Work to be completed ▸ Copy out, exactly and without additions, the lines from the one that contains "What FreeCAD Python" to the one that contains "from FreeCAD import", both ends included.

Record extracts ▸
########

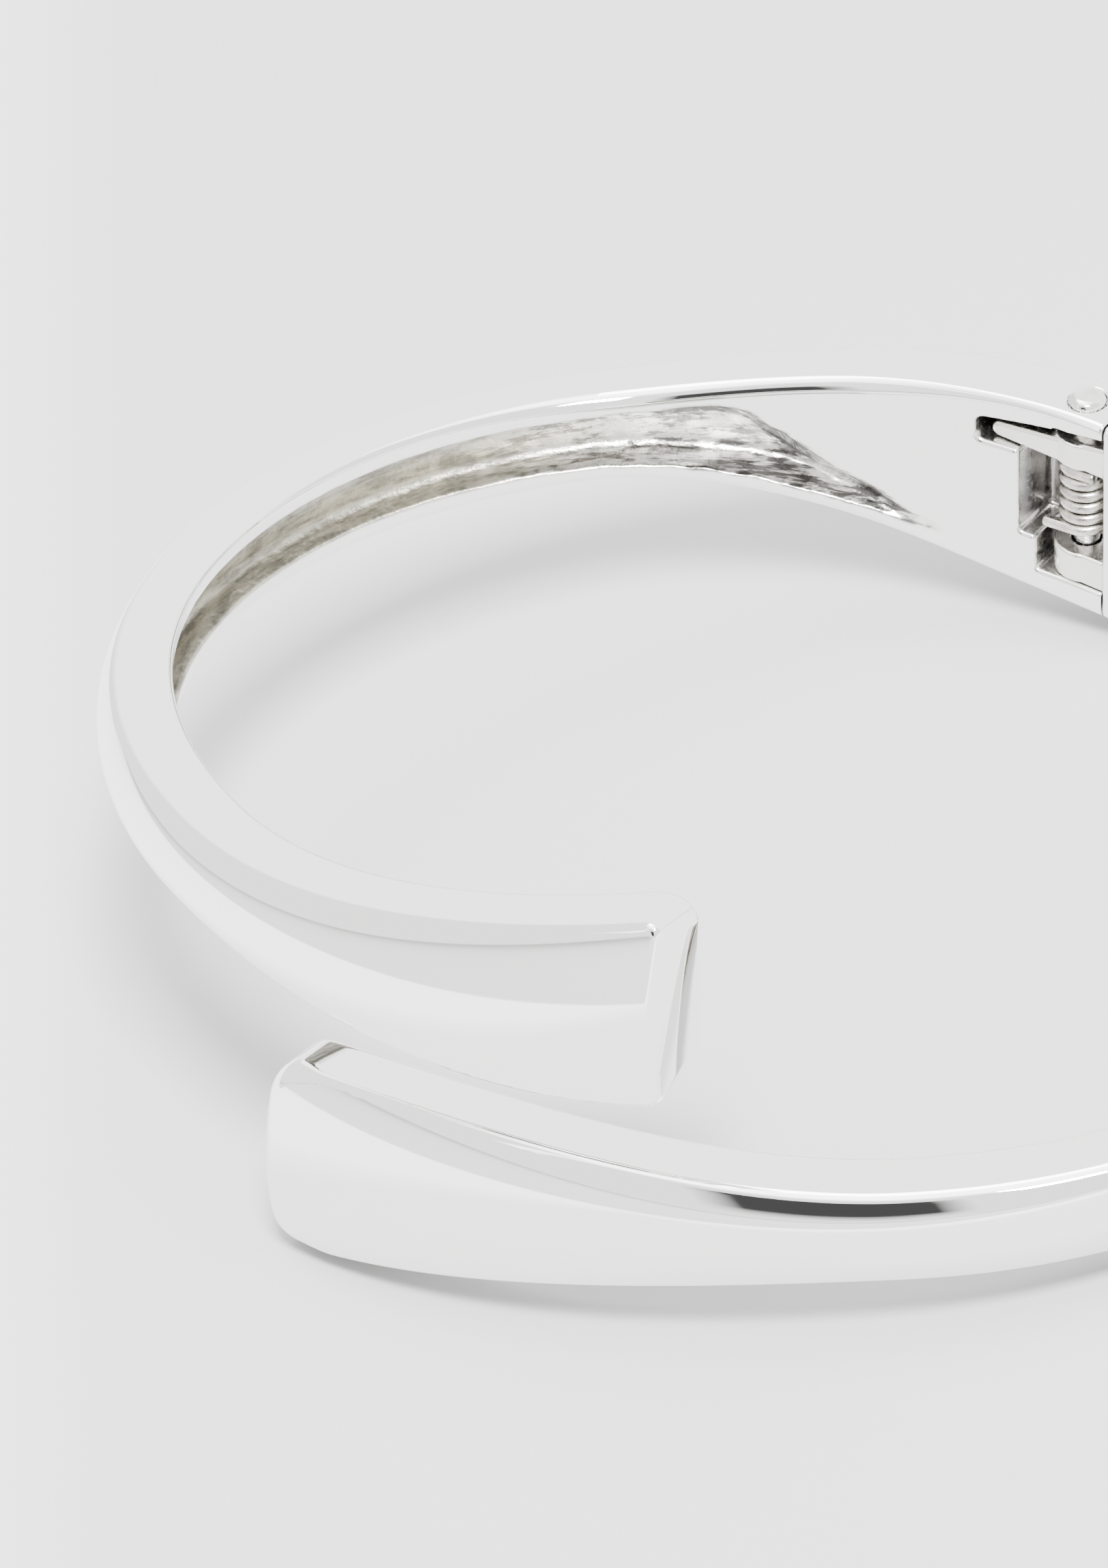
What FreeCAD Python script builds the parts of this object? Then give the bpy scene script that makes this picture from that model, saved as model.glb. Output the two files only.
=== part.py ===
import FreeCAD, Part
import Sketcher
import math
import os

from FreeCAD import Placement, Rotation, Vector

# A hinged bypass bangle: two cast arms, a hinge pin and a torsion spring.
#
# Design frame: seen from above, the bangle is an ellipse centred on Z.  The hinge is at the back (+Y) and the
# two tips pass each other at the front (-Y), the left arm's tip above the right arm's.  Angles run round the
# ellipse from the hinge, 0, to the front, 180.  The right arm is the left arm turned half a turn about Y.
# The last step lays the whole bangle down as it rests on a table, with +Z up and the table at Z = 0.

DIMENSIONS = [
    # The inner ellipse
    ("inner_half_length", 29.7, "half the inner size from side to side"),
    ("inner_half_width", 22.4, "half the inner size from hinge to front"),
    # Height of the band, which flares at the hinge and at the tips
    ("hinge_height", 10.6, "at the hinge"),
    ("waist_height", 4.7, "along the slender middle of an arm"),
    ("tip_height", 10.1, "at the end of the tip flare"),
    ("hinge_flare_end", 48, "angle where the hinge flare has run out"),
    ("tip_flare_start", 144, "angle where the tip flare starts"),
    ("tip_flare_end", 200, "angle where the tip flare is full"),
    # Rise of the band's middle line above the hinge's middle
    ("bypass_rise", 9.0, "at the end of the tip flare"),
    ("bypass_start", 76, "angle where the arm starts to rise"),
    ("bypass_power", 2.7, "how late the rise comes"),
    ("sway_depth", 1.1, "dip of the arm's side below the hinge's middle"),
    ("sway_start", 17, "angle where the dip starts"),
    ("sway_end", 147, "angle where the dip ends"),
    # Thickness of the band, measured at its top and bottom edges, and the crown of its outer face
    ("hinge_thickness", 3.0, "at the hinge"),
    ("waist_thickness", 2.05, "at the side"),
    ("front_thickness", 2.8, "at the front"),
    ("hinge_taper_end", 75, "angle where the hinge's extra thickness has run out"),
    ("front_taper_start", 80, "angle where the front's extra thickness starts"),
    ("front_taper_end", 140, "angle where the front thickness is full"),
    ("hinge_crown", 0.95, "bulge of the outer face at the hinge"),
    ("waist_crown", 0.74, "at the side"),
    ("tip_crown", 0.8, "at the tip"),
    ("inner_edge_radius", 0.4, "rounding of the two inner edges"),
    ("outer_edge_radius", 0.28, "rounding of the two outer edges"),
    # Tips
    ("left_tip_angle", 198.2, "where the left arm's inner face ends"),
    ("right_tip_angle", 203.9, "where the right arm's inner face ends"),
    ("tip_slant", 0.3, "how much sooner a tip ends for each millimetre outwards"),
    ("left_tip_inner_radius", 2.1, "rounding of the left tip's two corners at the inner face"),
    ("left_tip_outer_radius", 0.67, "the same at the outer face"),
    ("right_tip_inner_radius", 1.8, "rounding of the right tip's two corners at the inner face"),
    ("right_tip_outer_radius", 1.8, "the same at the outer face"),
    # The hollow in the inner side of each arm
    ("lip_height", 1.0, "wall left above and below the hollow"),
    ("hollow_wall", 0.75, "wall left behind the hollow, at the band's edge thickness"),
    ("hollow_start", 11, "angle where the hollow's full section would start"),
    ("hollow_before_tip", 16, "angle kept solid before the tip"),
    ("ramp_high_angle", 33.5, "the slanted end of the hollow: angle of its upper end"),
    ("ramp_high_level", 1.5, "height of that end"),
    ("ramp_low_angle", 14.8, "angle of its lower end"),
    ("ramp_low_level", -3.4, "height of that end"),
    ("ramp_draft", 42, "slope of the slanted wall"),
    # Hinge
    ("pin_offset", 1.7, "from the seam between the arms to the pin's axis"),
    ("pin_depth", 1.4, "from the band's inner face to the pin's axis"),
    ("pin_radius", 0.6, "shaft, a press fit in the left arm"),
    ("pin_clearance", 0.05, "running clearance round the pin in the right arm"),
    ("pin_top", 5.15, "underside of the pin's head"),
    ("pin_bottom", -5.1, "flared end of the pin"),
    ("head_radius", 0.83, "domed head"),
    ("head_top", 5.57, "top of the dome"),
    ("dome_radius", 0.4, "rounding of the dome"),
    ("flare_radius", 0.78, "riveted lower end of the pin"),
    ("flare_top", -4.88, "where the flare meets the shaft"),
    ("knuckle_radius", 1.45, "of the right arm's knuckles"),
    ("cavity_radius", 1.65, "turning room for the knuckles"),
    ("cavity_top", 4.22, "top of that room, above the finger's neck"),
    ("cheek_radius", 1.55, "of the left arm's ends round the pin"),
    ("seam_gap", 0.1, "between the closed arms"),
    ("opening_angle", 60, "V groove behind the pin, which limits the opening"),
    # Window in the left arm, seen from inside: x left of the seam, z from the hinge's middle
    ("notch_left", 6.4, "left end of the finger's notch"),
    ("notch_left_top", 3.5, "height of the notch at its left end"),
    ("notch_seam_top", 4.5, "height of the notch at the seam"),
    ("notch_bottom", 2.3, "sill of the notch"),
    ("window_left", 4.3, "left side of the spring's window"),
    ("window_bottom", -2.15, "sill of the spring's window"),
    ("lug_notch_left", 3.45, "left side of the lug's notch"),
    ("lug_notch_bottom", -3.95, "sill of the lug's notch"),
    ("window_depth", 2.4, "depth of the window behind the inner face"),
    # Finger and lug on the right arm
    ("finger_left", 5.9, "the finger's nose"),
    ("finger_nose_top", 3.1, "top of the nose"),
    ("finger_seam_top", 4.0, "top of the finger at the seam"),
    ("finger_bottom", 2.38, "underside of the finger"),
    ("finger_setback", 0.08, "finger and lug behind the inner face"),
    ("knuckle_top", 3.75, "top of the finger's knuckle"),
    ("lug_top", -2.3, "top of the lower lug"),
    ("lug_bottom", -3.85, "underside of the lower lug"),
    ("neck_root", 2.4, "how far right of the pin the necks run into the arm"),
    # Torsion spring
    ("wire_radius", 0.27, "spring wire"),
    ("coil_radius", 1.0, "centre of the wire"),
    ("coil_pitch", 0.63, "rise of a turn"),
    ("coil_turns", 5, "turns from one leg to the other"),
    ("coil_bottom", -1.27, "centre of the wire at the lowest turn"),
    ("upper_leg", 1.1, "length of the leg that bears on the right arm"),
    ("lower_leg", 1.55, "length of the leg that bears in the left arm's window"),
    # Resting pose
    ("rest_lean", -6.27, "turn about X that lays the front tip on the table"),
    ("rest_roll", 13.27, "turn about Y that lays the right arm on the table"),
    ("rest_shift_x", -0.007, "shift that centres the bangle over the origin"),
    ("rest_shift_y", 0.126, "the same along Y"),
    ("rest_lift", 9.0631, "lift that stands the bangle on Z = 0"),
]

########

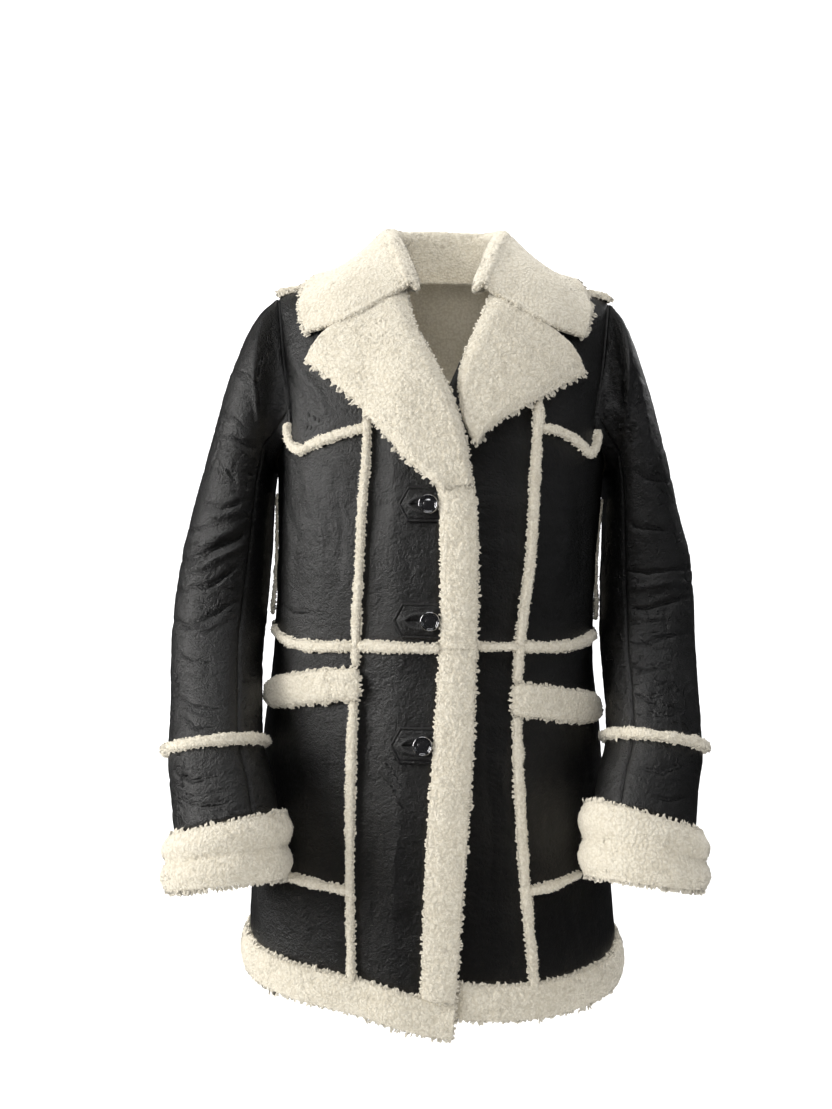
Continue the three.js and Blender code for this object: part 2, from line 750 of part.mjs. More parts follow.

########

Full response ▸
What FreeCAD Python script builds the parts of this object? Then give the bpy scene script that makes this picture from that model, saved as model.glb. Output the two files only.
=== part.py ===
import FreeCAD, Part
import Sketcher
import math
import os

from FreeCAD import Placement, Rotation, Vector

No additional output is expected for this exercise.